Here is the good news, you can train your brain to shift its focus. You can create new neural pathways that will allow you, over time to be more positive. Research suggests that you can make a new you and a new way of thinking through brain plasticity. Even better news, it doesn’t matter how old you are. On the contrary, your mindset can reverse your age, as shown in a fascinating study by Ellen Langer (Langer, 2009). 

Our emotions generally guide our thoughts and what we focus on. It becomes impossible to regulate emotions without understanding what we feel, why we think it, and how it impacts us. More so, it makes it impossible to use them in a way that helps you to create a life based on your terms. It also hinders you from being an authentic self and, with that, from being an authentic leader. 

Regulating Emotions

It all starts with becoming aware of what you are feeling and how different emotions impact you.

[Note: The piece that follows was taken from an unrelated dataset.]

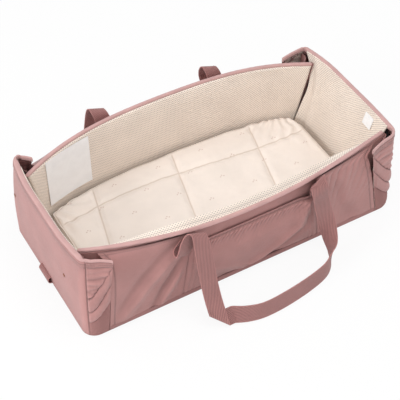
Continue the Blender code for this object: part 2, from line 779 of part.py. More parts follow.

There is no absolute universal experience of emotions; therefore, you need to develop your unique way of expressing yourself and giving yourself space to learn the broad spectrum of emotions. Emotions rarely come in singular, and they can’t be simply placed into categories such as positive and negative. Instead, you can think of them the same as stress. Some types and intensity can be good for you. 

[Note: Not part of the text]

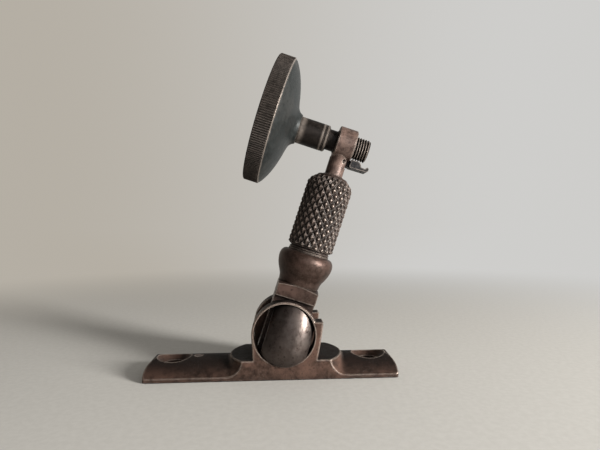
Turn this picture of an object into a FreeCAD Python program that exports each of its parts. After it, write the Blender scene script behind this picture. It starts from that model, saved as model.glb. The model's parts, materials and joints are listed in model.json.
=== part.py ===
import FreeCAD, Part
import math
import os

# Folding peep sight.  Millimetres.  Origin: middle of the base's underside, midway
# between its two screw holes.  +X forward, +Y to the far side, +Z up.

V = FreeCAD.Vector
os.makedirs("parts", exist_ok=True)

# ---- base ---------------------------------------------------------------------------
BASE_L = 49.2
BASE_W = 13.0
HALF_W = BASE_W / 2
HOLE_X = 19.8            # screw holes sit this far each side of the origin
HOLE_R = 2.0
SINK_R = 3.45            # countersink rim
EDGE_H = 0.76            # height of the flange's square side band
CROWN_H = 3.42           # top of the arched flange
NOSE_R = 1.80            # rounding down to the flange's ends
CORNER_R = 0.60          # corners of the plan
SHOULDER_H = 3.84        # flat ledges before and behind the cheeks
LEDGE_BACK = -5.80       # ends of the ledges, at the sides of the base
LEDGE_FRONT = 11.40
CHEEK_R = 6.40
CHEEK_IN = 3.25          # inner faces of the cheeks, from the middle plane
TAB_TOP = 11.05          # forward stops
TAB_FRONT = 10.05
TROUGH_R = 6.50          # clearance for the round end of the post
GROOVE_W = 4.0           # spring groove under the base
GROOVE_H = 1.30
SPRING_T = 0.45
SPRING_SCREW_X = -14.9
EDGE_ROUND = 0.25        # hand-worn edges of the cheeks
LEDGE_ROUND = 0.20       # and of the ledges and the underside

# ---- hinge --------------------------------------------------------------------------
PIVOT = V(2.5, 0, 8.6)
LEAN = 18.45             # the post's lean forward as drawn, degrees
WINDOW_R = 5.98
HEAD_R = 5.92            # runs in the window
HEAD_BACK = -3.40        # flats on the head
HEAD_FRONT = 5.30
DOME_Y = -8.05           # crown of the domed head
DOME_R = 6.50            # rounding of the head across its flats
KEY_R = 2.60             # double-D part, through the post's tongue
KEY_FLAT = 2.10
JOURNAL_R = 2.05         # runs in the far cheek
SINK_Y = 5.20            # floor of the far cheek's counterbore
SINK_BORE_R = 3.60

# ---- post (drawn upright about the pivot, then leaned) --------------------------------
TONGUE_R = 6.15
TONGUE_FLAT = 4.15
TONGUE_Y = 3.20
BLOCK_Y = 4.20
BLOCK_Z = 6.68
BULB_TOP = 16.05
TUBE_BOTTOM = 13.20
TUBE_SCREW_R = 3.30
TUBE_R = 3.60
TUBE_BORE_R = 2.75
TUBE_TOP = 27.60
SLOT_TOP = 26.75
RING_Z = 20.0            # snap ring groove
RING_T = 0.60

# ---- sleeve ---------------------------------------------------------------------------
SLEEVE_R = 9.525 / 2     # taken as 3/8 in; it sets the scale
SLEEVE_BORE_R = 3.65
SLEEVE_CEILING = 27.90
KNURL_TOP = 30.35
SLEEVE_TOP = 32.60
NUT_R = 1.90

# ---- stem, eye and leaf -----------------------------------------------------------------
STEM_R = 1.85
ROD_BOTTOM = 18.20
GUIDE_BOTTOM = 15.80
EYE_Z = 39.75
EYE_R = 3.45
EYE_BACK, EYE_FRONT = -1.62, 2.20
EYE_BORE_R = 2.43
LEAF_PIN = V(1.10, 0, 36.15)
LEAF_PIN_R = 0.40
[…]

These are my favorite tools to help you regulate your emotions:

1. Practicing mindfulness

Please bear with me on this one. I know that mindfulness as a term has been widely overused and often misrepresented. Mindfulness means to be aware of your thoughts, feelings, and sensations. It helps you develop interoception and to get to know yourself inside and outside. For example, that stomach ache that you experience before speaking with your supervisor does it mean that you are not good at your job, or does it mean that you should have a serious conversation with HR? That lightheadedness when you have to present the quarterly report – are your investors having unrealistic expectations, or are you having high standards and pressuring yourself? The rash you get before speaking on a stage: is it because you are not well prepared or simply because you don’t enjoy speaking in front of people? Becoming mindful means observing what is happening without judgment – it allows you to reconnect with your emotions and start understanding them as a compass instead of a nuisance.

2. Reframing

Find the other side of every emotion. Are you afraid of taking the next step? How about you change the internal dialog from “I am afraid” to “I am experiencing fear,”; which means you are about to break a boundary. Or, instead of allowing anger to overtake you, you become curious about it and ask yourself which boundary was crossed or which values weren’t respected by someone else. Understand that there is nothing wrong with you for experiencing those emotions and that they can become overwhelming at times. The sooner you let go of the idea that emotions are part of your identity, the sooner you can start observing them as waves of energy that move through you. Try to reframe each negative idea with a positive one. 

3. Countering

For every negative comment, remark, feedback, or thought, come up with at least three positive ones. You need to tackle your negativity bias with the positivity ratio :-). Remember, you don’t necessarily see the world realistically. It is more likely that you see it through tinted glasses. And I don’t mean pink ones. It takes three positive comments to level out one negative one. And if you want to ensure that you and your team can thrive, you need to change the ratio to 5:1.

4. Crying

It makes people uncomfortable. However, research shows that crying releases oxytocin and endogenous opioids, also known as endorphins. These feel-good chemicals help ease both physical and emotional pain. Crying, therefore, helps you to balance out your emotions. Stop being ashamed of yourself when you need to cry. It is not a weakness, rather a strength because it shows that you are connected to your body and know when you need a break to let it all out. 

5. Posture

Find a pose that makes you feel good and strong. This could be the hero or super-woman posture, which pushes testosterone and makes you feel strong and confident. Another one, commonly known as baby posture, makes you feel safe and calm. These are just a few examples of scientifically proven postures that help us regulate our hormones and how we experience the world in the moment.

Some of these tools might seem too simple to be effective. But remember, simplicity is often the key to success.